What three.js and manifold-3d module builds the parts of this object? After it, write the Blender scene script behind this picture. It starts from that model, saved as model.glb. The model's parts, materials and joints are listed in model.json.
☆ ☆ ☆ ☆
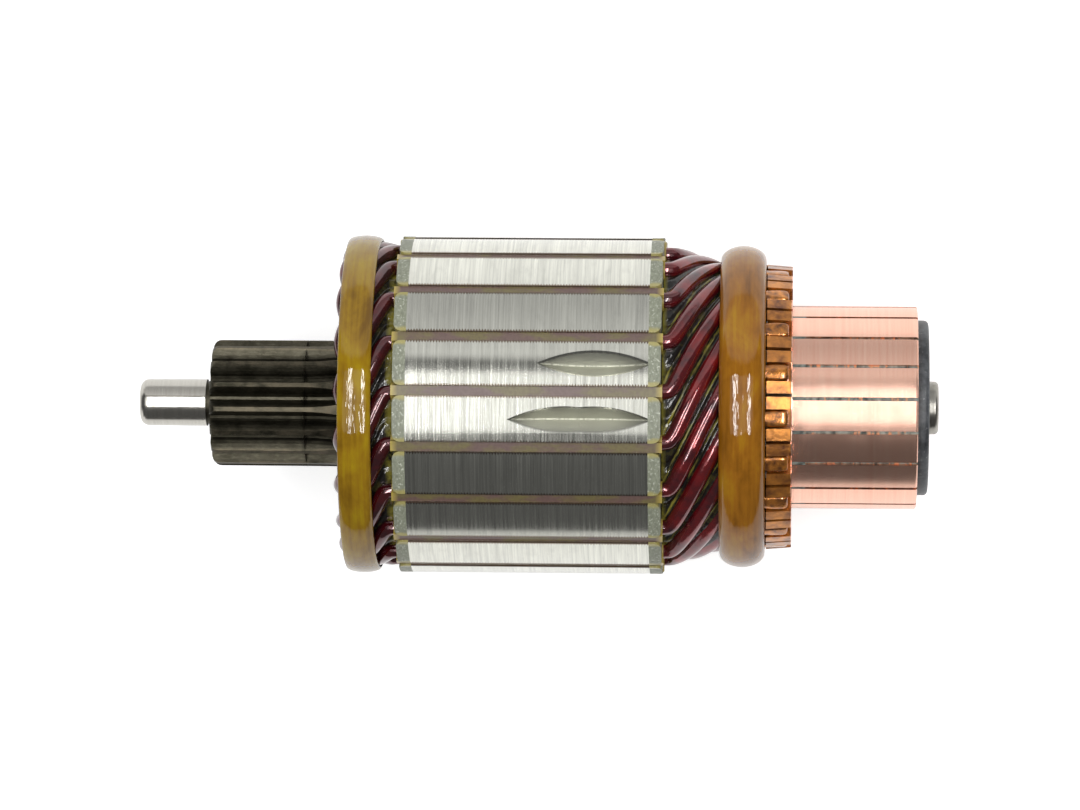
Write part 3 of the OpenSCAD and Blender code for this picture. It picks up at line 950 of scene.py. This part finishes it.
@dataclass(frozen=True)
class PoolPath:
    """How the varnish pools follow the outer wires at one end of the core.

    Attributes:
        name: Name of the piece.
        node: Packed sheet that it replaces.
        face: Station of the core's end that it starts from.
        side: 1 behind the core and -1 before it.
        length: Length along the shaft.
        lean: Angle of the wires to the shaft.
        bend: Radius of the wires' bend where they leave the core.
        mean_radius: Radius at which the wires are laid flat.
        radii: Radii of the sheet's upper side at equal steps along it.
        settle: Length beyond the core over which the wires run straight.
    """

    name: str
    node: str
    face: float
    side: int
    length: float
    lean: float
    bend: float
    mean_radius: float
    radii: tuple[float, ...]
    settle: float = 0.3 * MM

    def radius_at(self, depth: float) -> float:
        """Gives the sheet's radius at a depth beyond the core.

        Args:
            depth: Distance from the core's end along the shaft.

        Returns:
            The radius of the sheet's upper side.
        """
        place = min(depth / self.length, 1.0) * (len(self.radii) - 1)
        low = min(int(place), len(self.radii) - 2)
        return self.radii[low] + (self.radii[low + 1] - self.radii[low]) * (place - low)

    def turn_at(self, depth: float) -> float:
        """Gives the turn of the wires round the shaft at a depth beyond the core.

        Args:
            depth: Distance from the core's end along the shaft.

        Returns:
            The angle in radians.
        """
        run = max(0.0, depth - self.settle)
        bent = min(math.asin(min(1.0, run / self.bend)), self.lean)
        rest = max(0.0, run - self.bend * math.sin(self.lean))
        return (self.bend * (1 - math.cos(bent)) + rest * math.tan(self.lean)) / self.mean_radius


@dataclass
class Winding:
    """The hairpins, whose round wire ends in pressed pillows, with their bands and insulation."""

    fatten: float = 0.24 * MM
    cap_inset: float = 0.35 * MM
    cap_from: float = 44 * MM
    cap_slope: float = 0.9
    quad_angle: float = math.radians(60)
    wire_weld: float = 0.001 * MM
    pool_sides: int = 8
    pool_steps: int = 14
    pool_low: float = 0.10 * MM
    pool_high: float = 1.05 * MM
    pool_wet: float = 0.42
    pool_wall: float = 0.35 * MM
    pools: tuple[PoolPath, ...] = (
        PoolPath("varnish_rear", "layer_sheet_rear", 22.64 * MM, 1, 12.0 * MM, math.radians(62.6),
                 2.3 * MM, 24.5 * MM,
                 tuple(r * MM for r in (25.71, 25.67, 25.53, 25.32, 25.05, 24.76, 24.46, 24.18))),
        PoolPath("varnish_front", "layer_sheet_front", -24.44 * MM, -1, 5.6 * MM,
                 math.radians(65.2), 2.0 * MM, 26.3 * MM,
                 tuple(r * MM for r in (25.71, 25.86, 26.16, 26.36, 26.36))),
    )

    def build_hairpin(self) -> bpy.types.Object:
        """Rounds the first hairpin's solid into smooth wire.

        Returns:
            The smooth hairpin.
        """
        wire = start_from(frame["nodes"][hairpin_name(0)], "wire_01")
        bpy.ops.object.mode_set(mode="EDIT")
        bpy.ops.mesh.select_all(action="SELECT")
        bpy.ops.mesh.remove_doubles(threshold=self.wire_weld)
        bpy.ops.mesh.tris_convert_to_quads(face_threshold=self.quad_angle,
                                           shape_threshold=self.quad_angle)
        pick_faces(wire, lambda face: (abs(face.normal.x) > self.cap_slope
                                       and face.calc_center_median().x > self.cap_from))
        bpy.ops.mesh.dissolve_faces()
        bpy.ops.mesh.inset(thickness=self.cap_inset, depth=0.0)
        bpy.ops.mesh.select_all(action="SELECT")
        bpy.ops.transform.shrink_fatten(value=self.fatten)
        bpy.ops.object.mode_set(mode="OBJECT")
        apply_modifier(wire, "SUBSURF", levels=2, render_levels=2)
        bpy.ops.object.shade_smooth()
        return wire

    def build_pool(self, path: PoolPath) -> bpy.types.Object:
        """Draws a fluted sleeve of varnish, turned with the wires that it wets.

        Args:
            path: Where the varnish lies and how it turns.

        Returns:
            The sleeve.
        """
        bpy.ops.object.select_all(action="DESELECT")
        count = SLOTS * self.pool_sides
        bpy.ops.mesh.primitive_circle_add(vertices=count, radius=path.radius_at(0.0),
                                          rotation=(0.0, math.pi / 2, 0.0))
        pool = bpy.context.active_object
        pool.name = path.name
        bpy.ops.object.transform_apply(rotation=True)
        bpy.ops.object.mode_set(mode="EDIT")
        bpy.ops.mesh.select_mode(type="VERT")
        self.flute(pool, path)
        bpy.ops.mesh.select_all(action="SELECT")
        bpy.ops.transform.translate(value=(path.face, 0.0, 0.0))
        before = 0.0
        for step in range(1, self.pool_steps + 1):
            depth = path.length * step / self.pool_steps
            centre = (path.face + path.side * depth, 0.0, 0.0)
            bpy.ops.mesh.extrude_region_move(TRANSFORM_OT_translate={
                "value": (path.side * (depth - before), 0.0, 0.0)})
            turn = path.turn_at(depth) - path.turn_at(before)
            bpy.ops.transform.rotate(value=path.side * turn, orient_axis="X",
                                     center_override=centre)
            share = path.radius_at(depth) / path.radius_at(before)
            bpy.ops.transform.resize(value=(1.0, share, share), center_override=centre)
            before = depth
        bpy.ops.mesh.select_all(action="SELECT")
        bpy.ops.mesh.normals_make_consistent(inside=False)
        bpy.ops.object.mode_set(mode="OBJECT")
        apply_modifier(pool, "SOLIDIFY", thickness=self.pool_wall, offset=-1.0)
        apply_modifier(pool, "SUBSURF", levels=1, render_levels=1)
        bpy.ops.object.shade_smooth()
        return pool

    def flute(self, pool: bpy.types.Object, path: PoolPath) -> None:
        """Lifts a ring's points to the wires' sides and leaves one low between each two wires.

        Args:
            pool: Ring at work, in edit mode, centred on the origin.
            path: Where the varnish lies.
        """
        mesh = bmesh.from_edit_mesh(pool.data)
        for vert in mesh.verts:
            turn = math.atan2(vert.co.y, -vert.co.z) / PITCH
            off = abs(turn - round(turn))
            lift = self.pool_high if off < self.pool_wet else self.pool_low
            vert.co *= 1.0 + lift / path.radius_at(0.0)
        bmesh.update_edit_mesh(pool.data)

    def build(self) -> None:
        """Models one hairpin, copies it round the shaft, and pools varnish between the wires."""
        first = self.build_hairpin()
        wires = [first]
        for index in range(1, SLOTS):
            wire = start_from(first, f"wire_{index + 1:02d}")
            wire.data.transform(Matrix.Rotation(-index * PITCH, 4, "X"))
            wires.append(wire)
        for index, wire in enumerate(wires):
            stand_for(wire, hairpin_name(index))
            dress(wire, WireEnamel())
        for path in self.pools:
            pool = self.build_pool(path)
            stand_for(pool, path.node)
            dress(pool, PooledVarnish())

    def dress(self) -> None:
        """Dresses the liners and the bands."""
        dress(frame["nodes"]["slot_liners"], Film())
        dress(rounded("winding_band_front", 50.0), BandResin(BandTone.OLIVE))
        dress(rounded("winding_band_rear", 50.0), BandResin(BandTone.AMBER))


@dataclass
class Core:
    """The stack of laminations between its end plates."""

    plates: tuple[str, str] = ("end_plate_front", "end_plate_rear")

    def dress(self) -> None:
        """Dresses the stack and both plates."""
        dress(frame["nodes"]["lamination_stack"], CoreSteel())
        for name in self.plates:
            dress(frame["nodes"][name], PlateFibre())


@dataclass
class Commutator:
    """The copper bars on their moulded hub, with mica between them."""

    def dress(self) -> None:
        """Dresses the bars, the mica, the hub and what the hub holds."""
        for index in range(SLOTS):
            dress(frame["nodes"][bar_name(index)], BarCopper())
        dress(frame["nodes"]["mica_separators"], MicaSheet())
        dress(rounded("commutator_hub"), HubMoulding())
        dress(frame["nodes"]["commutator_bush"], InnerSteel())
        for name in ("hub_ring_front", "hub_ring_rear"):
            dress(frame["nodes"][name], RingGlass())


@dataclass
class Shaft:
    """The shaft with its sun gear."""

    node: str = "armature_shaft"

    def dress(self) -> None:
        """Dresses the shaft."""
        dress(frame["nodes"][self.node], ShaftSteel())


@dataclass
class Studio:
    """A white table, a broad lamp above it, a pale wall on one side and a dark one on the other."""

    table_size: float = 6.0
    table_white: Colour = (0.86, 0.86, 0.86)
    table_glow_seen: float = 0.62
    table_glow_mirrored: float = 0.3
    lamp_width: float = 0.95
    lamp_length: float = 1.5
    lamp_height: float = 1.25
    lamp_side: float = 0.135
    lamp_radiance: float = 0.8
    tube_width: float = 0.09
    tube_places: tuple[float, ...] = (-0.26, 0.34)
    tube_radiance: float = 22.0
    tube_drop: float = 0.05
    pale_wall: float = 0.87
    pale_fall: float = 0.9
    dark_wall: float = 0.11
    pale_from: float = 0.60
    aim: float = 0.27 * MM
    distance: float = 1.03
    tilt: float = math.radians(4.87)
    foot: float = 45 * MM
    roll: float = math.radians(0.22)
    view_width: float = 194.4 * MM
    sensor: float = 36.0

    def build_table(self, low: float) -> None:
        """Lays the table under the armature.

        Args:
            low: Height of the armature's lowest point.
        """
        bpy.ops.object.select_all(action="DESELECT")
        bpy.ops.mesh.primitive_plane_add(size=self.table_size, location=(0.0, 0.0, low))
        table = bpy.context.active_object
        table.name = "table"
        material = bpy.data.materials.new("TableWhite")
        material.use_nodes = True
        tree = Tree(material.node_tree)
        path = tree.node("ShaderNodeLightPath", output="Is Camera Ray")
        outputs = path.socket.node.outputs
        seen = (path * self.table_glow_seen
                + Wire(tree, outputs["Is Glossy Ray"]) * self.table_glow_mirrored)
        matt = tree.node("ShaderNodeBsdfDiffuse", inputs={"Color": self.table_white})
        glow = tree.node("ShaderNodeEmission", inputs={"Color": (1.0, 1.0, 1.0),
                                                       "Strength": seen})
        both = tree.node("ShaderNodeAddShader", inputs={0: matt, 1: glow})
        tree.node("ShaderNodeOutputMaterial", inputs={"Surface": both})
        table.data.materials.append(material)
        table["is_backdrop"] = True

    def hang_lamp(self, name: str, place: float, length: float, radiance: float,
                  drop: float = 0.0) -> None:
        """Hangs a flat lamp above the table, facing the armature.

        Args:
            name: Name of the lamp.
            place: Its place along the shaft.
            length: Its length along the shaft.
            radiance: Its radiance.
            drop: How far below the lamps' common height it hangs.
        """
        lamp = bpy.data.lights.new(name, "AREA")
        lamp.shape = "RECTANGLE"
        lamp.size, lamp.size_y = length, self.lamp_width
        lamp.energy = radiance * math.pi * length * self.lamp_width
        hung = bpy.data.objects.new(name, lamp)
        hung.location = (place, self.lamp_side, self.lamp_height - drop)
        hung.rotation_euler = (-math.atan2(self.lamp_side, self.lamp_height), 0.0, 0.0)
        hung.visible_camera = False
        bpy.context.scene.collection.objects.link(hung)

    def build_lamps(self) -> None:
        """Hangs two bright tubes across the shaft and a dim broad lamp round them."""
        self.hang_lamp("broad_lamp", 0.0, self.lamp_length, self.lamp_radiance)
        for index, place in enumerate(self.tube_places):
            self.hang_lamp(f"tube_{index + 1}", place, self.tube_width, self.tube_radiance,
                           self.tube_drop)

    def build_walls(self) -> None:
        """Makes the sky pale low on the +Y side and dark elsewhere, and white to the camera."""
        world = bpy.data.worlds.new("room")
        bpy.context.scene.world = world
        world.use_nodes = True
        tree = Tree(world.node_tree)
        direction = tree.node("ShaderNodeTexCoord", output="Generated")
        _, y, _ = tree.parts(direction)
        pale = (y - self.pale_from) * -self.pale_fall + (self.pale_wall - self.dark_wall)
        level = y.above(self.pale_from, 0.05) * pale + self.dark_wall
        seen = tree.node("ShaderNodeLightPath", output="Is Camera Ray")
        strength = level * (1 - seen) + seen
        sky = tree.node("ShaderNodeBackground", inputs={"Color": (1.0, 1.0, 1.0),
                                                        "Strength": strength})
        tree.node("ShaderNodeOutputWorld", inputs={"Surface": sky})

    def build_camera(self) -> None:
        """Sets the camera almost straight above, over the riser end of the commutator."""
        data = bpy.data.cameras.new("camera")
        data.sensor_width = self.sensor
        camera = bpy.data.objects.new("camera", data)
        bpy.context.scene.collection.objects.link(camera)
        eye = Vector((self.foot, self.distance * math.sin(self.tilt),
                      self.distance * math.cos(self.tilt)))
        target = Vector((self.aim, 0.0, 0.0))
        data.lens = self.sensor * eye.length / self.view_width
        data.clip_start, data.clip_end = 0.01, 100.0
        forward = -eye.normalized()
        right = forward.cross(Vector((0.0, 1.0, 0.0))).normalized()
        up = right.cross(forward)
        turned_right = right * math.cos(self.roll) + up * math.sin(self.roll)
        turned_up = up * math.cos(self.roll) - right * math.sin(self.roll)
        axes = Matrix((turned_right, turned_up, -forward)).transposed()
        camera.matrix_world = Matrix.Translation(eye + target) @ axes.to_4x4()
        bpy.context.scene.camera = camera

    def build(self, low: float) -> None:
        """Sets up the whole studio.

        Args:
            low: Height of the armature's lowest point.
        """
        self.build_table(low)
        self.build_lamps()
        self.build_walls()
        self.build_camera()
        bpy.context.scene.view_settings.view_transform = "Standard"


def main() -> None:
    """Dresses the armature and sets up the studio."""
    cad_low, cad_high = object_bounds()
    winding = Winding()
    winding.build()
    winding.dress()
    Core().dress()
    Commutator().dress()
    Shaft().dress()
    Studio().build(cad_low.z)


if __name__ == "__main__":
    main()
☆ ☆ ☆ ☆
*What to do*
Pull out all lines from the entries above in which the word "starts" appears.

*Solution for this problem*
What three.js and manifold-3d module builds the parts of this object? After it, write the Blender scene script behind this picture. It starts from that model, saved as model.glb. The model's parts, materials and joints are listed in model.json.
        face: Station of the core's end that it starts from.